* **Goal of the exercise**
In the listing below, find the line with "material: its Principled", then repeat exactly every line from the top through that one.

Source material start

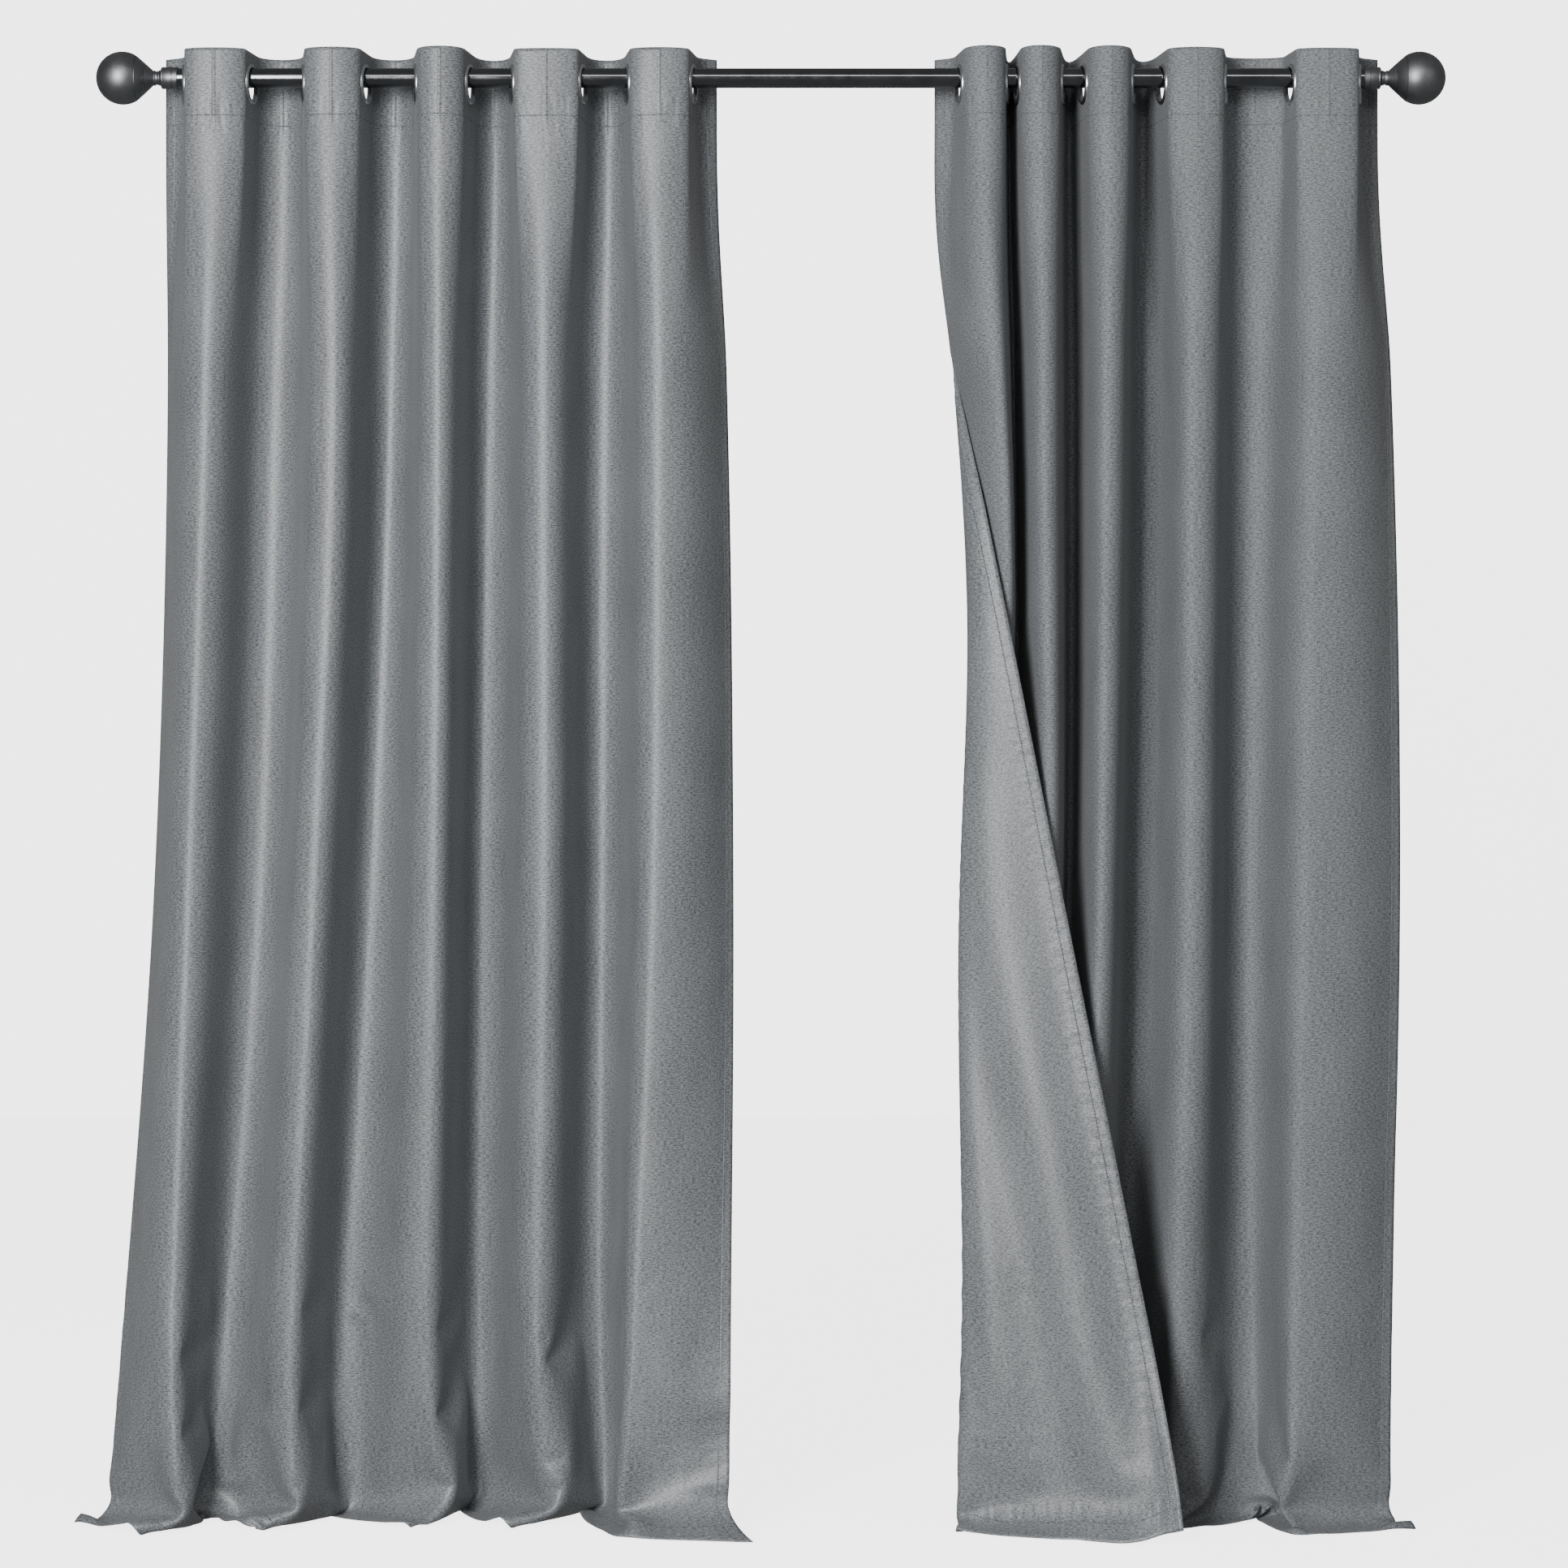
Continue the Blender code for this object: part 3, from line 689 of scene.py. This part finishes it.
class Look:
    """One material: its Principled shader, and the nodes that feed it."""

    def __init__(self, name, **settings):
        self.material = bpy.data.materials.new(name)
        self.material.use_nodes = True
        self.tree = self.material.node_tree
        self.shader = self.tree.nodes["Principled BSDF"]
        for label, value in settings.items():
            self.shader.inputs[label.replace("_", " ")].default_value = value

    def feed(self, socket, value):
        if isinstance(value, Field):
            self.tree.links.new(value.socket, socket)
        else:
            socket.default_value = value

    def node(self, kind, values, **settings):
        made = self.tree.nodes.new("ShaderNode" + kind)
        for name, value in settings.items():
            setattr(made, name, value)
        for name, value in values.items():
            self.feed(made.inputs[name], value)
        return made

    def place(self, *parts):
        return Field(self, self.node("CombineXYZ", dict(zip("XYZ", parts))).outputs[0])

    def noise(self, where, detail=2.0, roughness=0.5):
        """Noise around 0, mostly within 0.5 of it, whose grain is one unit of where."""
        values = {"Vector": where, "Scale": 1.0, "Detail": detail, "Roughness": roughness}
        made = self.node("TexNoise", values)
        return (Field(self, made.outputs[0]) - 0.5) * 2

    def colour(self, share, dark, light):
        made = self.node("Mix", {}, data_type="RGBA")
        self.feed(made.inputs["Factor"], share)
        self.feed(made.inputs[6], (*dark, 1))
        self.feed(made.inputs[7], (*light, 1))
        self.feed(self.shader.inputs["Base Color"], Field(self, made.outputs[2]))

    def relief(self, height):
        """Bumps of that height, in metres."""
        made = self.node("Bump", {"Height": height, "Strength": 1.0, "Distance": 1.0})
        self.feed(self.shader.inputs["Normal"], Field(self, made.outputs[0]))

    def feed_shader(self, name, value):
        self.feed(self.shader.inputs[name], value)


def position(look):
    made = look.node("TexCoord", {})
    split = look.node("SeparateXYZ", {"Vector": Field(look, made.outputs["Object"])})
    return [Field(look, out) for out in split.outputs]


def cut_place(look):
    """Metres across the cloth from its outer edge and down it from its top."""
    made = look.node("UVMap", {}, uv_map="cut")
    split = look.node("SeparateXYZ", {"Vector": Field(look, made.outputs[0])})
    return Field(look, split.outputs[0]), Field(look, split.outputs[1])


def cloth_look(name, dark, light, rough, sheen):
    """Heathered polyester: slubs across and along, and sewn hems that pucker a little."""
    look = Look(name, Sheen_Weight=sheen, Sheen_Roughness=0.45, Specular_IOR_Level=0.55)
    u, v = cut_place(look)
    weft = look.noise(look.place(u / 0.0047, v / 0.0014, 0.0), 3.0, 0.65)
    warp = look.noise(look.place(u / 0.0012, v / 0.0040, 5.0), 3.0, 0.65)
    fleck = look.noise(look.place(u / 0.0018, v / 0.0014, 9.0), 3.0, 0.75)
    cloudy = look.noise(look.place(u / 0.05, v / 0.12, 3.0), 2.0)
    from_side = u.least(PANEL_WIDTH - u)
    from_hem = PANEL_LENGTH - v
    side_seam = from_side.near(SIDE_HEM, 0.0012)
    hem_seam = from_hem.near(BOTTOM_HEM, 0.0012)
    head_seam = v.near(HEADER_DEPTH, 0.0012)
    stitch = (
        side_seam * (v.wrapped(STITCH) / STITCH).near(0.5, 0.45)
        + (hem_seam + head_seam) * (u.wrapped(STITCH) / STITCH).near(0.5, 0.45)
    ).least(1.0)
    gathered = v.near(HEADER_DEPTH, 0.045) + from_hem.near(BOTTOM_HEM, 0.035)
    across_pucker = look.noise(look.place(u / 0.011, v / 0.05, 1.0), 1.0) * gathered
    side_gathered = from_side.near(SIDE_HEM, 0.028)
    side_pucker = look.noise(look.place(u / 0.03, v / 0.014, 2.0), 1.0) * side_gathered
    doubled = (
        from_side.ramp(SIDE_HEM + 0.001, SIDE_HEM - 0.0005)
        + from_hem.ramp(BOTTOM_HEM + 0.001, BOTTOM_HEM - 0.0005)
        + v.ramp(HEADER_DEPTH + 0.001, HEADER_DEPTH - 0.0005)
    ).least(1.0)
    from_eyelet = (u - (EDGE_TO_EYELET + EYELET_PITCH)).wrapped(EYELET_PITCH)
    fold_middle = from_eyelet.near(EYELET_PITCH / 2, 0.003)
    crease = fold_middle * v.ramp(HEADER_DEPTH + 0.02, HEADER_DEPTH - 0.01)
    seams = (side_seam + hem_seam + head_seam).least(1.0)
    grain = weft * 1.2 + warp * 0.5 + fleck * 1.0
    shade = grain + cloudy * 0.14 + stitch * 0.4 - seams * 0.25 + 0.5
    look.colour(shade.ramp(-0.1, 1.1), dark, light)
    look.feed_shader("Roughness", grain * -0.05 + rough)
    look.relief(
        grain * 0.00003 + across_pucker * 0.0013 + side_pucker * 0.0008 + doubled * 0.0006
        + crease * 0.0006 + stitch * 0.0002 - seams * 0.0005
    )
    return look.material


def metal_look(name, dark, light, rough, grain, relief):
    """Metal with fine marks of its finish and a little wear. grain is their length by axis."""
    look = Look(name, Metallic=1.0)
    x, y, z = position(look)
    marks = look.noise(look.place(x / grain[0], y / grain[1], z / grain[2]), 3.0, 0.6)
    smudge = look.noise(look.place(x / 0.02, y / 0.02, z / 0.02), 2.0)
    look.colour((marks * 0.5 + smudge * 0.5 + 0.5).ramp(-0.2, 1.2), dark, light)
    look.feed_shader("Roughness", marks * 0.06 + smudge * 0.06 + rough)
    look.relief(marks * relief)
    return look.material


# ---- Hardware -------------------------------------------------------------------------------


def turned(name, profile, steps, matrix):
    """A profile of (along, radius) points turned round its own X axis, then put in place."""
    mesh = bpy.data.meshes.new(name)
    shape = bmesh.new()
    rings = []
    for along, radius in profile:
        if radius < 1e-6:
            rings.append([shape.verts.new((along, 0, 0))] * steps)
            continue
        rings.append([
            shape.verts.new((along, radius * math.cos(a), radius * math.sin(a)))
            for a in (2 * math.pi * k / steps for k in range(steps))
        ])
    for one, two in zip(rings, rings[1:]):
        for k in range(steps):
            corners = [one[k], one[(k + 1) % steps], two[(k + 1) % steps], two[k]]
            shape.faces.new(list(dict.fromkeys(corners)))
    bmesh.ops.recalc_face_normals(shape, faces=shape.faces)
    shape.to_mesh(mesh)
    shape.free()
    mesh.shade_smooth()
    mesh.set_sharp_from_angle(angle=math.radians(40))
    made = bpy.data.objects.new(name, mesh)
    made.matrix_world = matrix
    bpy.context.scene.collection.objects.link(made)
    return made


def arc(middle, radius, start, end, steps):
    """Points (along, radius) on a circle about a point of the turning axis."""
    angles = np.linspace(start, end, steps)
    return [(middle + radius * math.cos(a), radius * math.sin(a)) for a in angles]


def bead(along, radius, size):
    """A half-round bead on the neck."""
    angles = np.linspace(math.pi, 0, 7)
    return [(along + size * math.cos(a), radius + size * math.sin(a)) for a in angles]


def groove(start, bottom, end, depth):
    """A groove turned round the collar, with one or more places along its bottom."""
    low = [(along, COLLAR_RADIUS - depth) for along in bottom]
    return [(start, COLLAR_RADIUS), *low, (end, COLLAR_RADIUS)]


def finial(side_name, side, finish):
    """Collar, beaded neck, cone and ball, from the collar's inner end outwards."""
    seam_radius = math.sqrt(BALL_RADIUS**2 - (BALL_MIDDLE - BALL_SEAM) ** 2)
    start = math.pi - math.asin(seam_radius / BALL_RADIUS)
    profile = [
        (0.0, ROD_RADIUS), (0.0, COLLAR_RADIUS - COLLAR_CHAMFER), (COLLAR_CHAMFER, COLLAR_RADIUS),
        *groove(0.0060, (0.0064, 0.0072), 0.0076, 0.0006), *groove(0.0168, (0.0172,), 0.0178, 0.0003),
        *COLLAR_END,
        *bead(0.0224, 0.0085, 0.0010), *bead(0.0246, 0.0082, 0.0006),
        (0.0262, NECK_RADIUS), *bead(0.0284, 0.0085, 0.0010), *CONE,
        (BALL_SEAM - 0.0006, seam_radius - 0.0006), (BALL_SEAM - 0.0002, seam_radius - 0.0009),
        (BALL_SEAM + 0.0002, seam_radius - 0.0009),
        *arc(BALL_MIDDLE, BALL_RADIUS, start - 0.02, 0, 40)[:-1], (BALL_MIDDLE + BALL_RADIUS, 0.0),
    ]
    outwards = Matrix.Rotation(0 if side > 0 else math.pi, 4, "Z")
    place = Matrix.Translation((side * COLLAR_TO_MIDDLE, AXIS_Y, 0)) @ outwards
    made = turned("finial_" + side_name, profile, 96, place)
    made.data.materials.append(finish)
    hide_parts("finial_ball_" + side_name, "finial_neck_" + side_name)
    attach(made, "root")


def rod(finish):
    half = ROD_HIGH.x
    profile = [(-half, 0.0), (-half, ROD_RADIUS), (half, ROD_RADIUS), (half, 0.0)]
    made = turned("rod", profile, 96, Matrix.Translation((0, AXIS_Y, 0)))
    made.data.materials.append(finish)
    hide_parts("rod_tube")
    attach(made, "root")


def eyelet(side_name, side, number, head, finish):
    """A pressed ring with a rolled rim, square to the cloth that it holds."""
    profile = [(-h, r) for r, h in RING_RIM] + [(h, r) for r, h in reversed(RING_RIM)]
    middle = ring_middle(side_name, number)
    turn = math.atan2(-head[0] * side, head[1])
    place = Matrix.Translation(middle) @ Matrix.Rotation(turn, 4, "Z")
    made = turned(f"{side_name}_ring_{number:02d}", profile + profile[:1], 64, place)
    made.data.materials.append(finish)
    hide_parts(f"{side_name}_eyelet_{number:02d}")
    carried = {1: "root", EYELETS: side_name + "_leading_eyelet"}
    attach(made, carried.get(number, f"{side_name}_eyelet_{number:02d}_carried"))


def finish_cad_nodes(looks):
    """Brackets, plates, plugs and screws stay as packed, with a finish of their own."""
    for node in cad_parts.values():
        if node.hide_render:
            continue
        kind = "zinc" if "screw" in node.name else "gunmetal"
        node.data.materials.clear()
        node.data.materials.append(looks[kind])
        node.data.polygons.foreach_set("use_smooth", np.ones(len(node.data.polygons), bool))
        node.data.set_sharp_from_angle(angle=math.radians(35))


# ---- Studio ---------------------------------------------------------------------------------


def plain(name, rough):
    """White, and bright enough of itself to look white behind and under the curtains."""
    look = Look(name, Roughness=rough, Base_Color=(0.92, 0.92, 0.92, 1), Emission_Color=(1, 1, 1, 1))
    look.shader.inputs["Emission Strength"].default_value = WHITE_GLOW
    return look.material


def area_light(name, place, target, size, power):
    data = bpy.data.lights.new(name, "AREA")
    data.shape = "RECTANGLE"
    data.size, data.size_y = size
    data.energy = power
    lamp = bpy.data.objects.new(name, data)
    lamp.location = place
    lamp.rotation_euler = (Vector(target) - Vector(place)).to_track_quat("-Z", "Y").to_euler()
    bpy.context.scene.collection.objects.link(lamp)


def grid_plane(name, place, turn, finish):
    mesh = bpy.data.meshes.new(name)
    shape = bmesh.new()
    bmesh.ops.create_grid(shape, x_segments=1, y_segments=1, size=STAGE_SIZE)
    shape.to_mesh(mesh)
    shape.free()
    mesh.materials.append(finish)
    made = bpy.data.objects.new(name, mesh)
    made.location = place
    made.rotation_euler = (turn, 0, 0)
    made.visible_diffuse = made.visible_glossy = False
    bpy.context.scene.collection.objects.link(made)


def studio():
    """A white floor and backdrop, a tall soft light on the left and a weak one on the right."""
    grid_plane("floor", (0, 0, FLOOR_Z - 0.0005), 0, plain("white_floor", 0.7))
    grid_plane("backdrop", (0, BACKDROP_Y, 0), math.pi / 2, plain("white_backdrop", 0.9))
    world = bpy.data.worlds.new("studio")
    world.use_nodes = True
    world.node_tree.nodes["Background"].inputs["Color"].default_value = (1, 1, 1, 1)
    world.node_tree.nodes["Background"].inputs["Strength"].default_value = ROOM_LIGHT
    bpy.context.scene.world = world
    area_light("key", (-1.95, -5.4, 0.05), (0, -0.1, -0.8), (1.4, 2.6), KEY_POWER)
    area_light("fill", (3.6, -3.6, 0.6), (0, -0.1, -0.8), (1.5, 2.5), FILL_POWER)
    area_light("strip", (0, -5.4, 2.1), (0, AXIS_Y, 0), (4.0, 0.8), STRIP_POWER)
    aim_camera()


def aim_camera():
    camera = bpy.data.objects.new("camera", bpy.data.cameras.new("camera"))
    camera.location = CAMERA_PLACE
    camera.rotation_euler = (math.pi / 2, 0, 0)
    camera.data.lens = CAMERA_LENS
    camera.data.sensor_width = CAMERA_SENSOR
    bpy.context.scene.collection.objects.link(camera)
    bpy.context.scene.camera = camera


def main():
    face = cloth_look(
        "grey_cloth_face", (0.042, 0.045, 0.048), (0.258, 0.275, 0.288),
        0.45, 0.08,
    )
    reverse = cloth_look(
        "grey_cloth_reverse", (0.055, 0.059, 0.063), (0.235, 0.249, 0.260),
        0.70, 0.08,
    )
    gunmetal = metal_look(
        "gunmetal_look", (0.12, 0.126, 0.133), (0.19, 0.197, 0.205),
        0.14, (0.012, 0.0006, 0.0006), 0.000003,
    )
    ball = metal_look(
        "gunmetal_ball_look", (0.15, 0.156, 0.163), (0.23, 0.238, 0.247),
        0.46, (0.002, 0.002, 0.002), 0.00001,
    )
    pewter = metal_look(
        "pewter_look", (0.42, 0.43, 0.44), (0.60, 0.61, 0.62),
        0.30, (0.002, 0.002, 0.002), 0.000006,
    )
    zinc = metal_look(
        "zinc_look", (0.40, 0.41, 0.43), (0.56, 0.57, 0.59),
        0.38, (0.001, 0.001, 0.001), 0.00001,
    )
    rod(gunmetal)
    sides = (("left", -1, LEFT_TURNS, body_plan), ("right", 1, RIGHT_TURNS, flap_plan))
    for name, side, turns, plan in sides:
        rings = [abs(ring_middle(name, i + 1).x) for i in range(EYELETS)]
        sheet = panel(name, side, turns, plan)
        sheet.data.materials.append(face)
        sheet.data.materials.append(reverse)
        finial(name, side, ball)
        for i, head in enumerate(ring_heads(rings)):
            eyelet(name, side, i + 1, head, pewter)
    finish_cad_nodes({"gunmetal": gunmetal, "zinc": zinc})


main()
studio()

Source material end

* **Written solution**
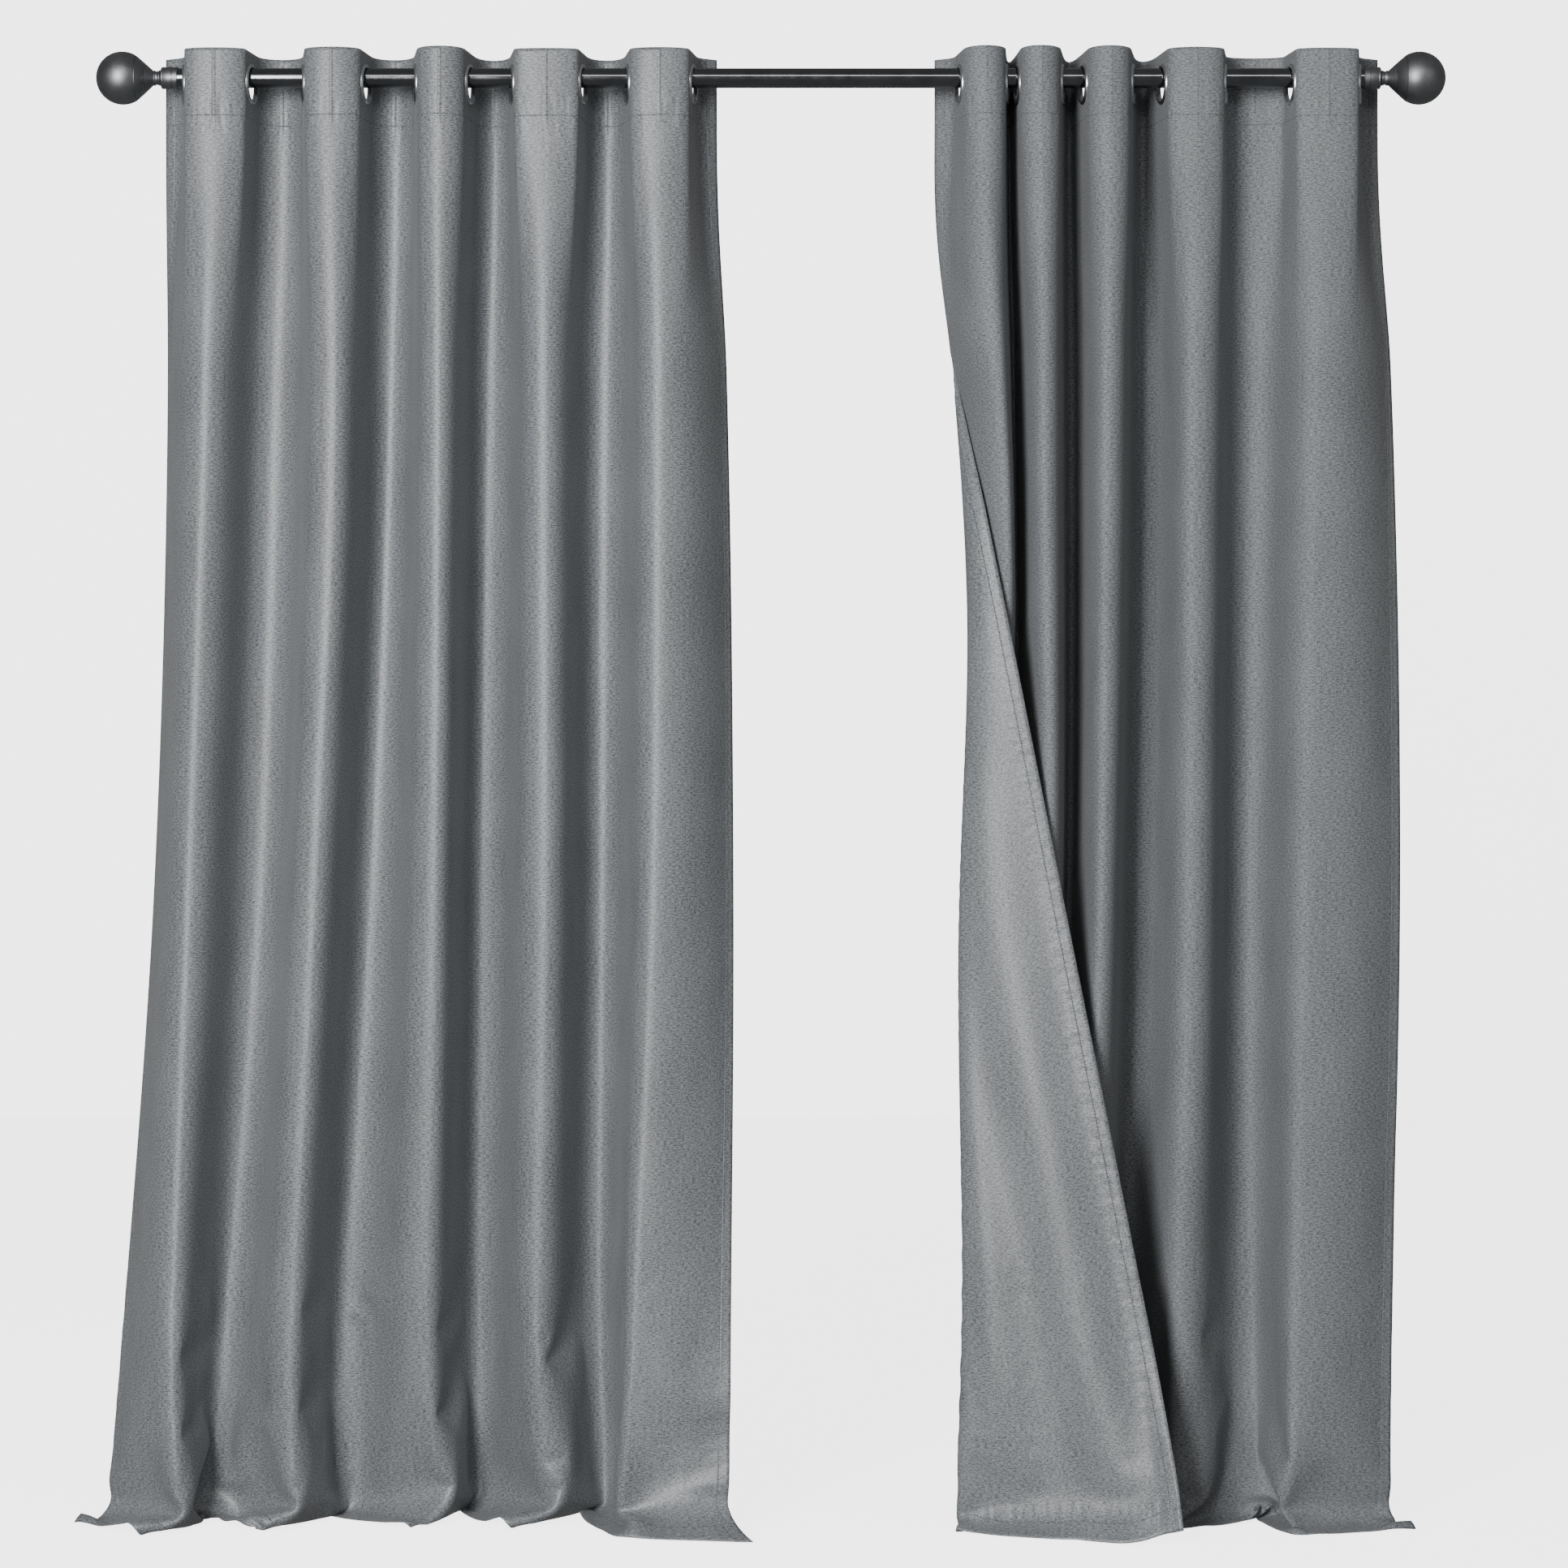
Continue the Blender code for this object: part 3, from line 689 of scene.py. This part finishes it.
class Look:
    """One material: its Principled shader, and the nodes that feed it."""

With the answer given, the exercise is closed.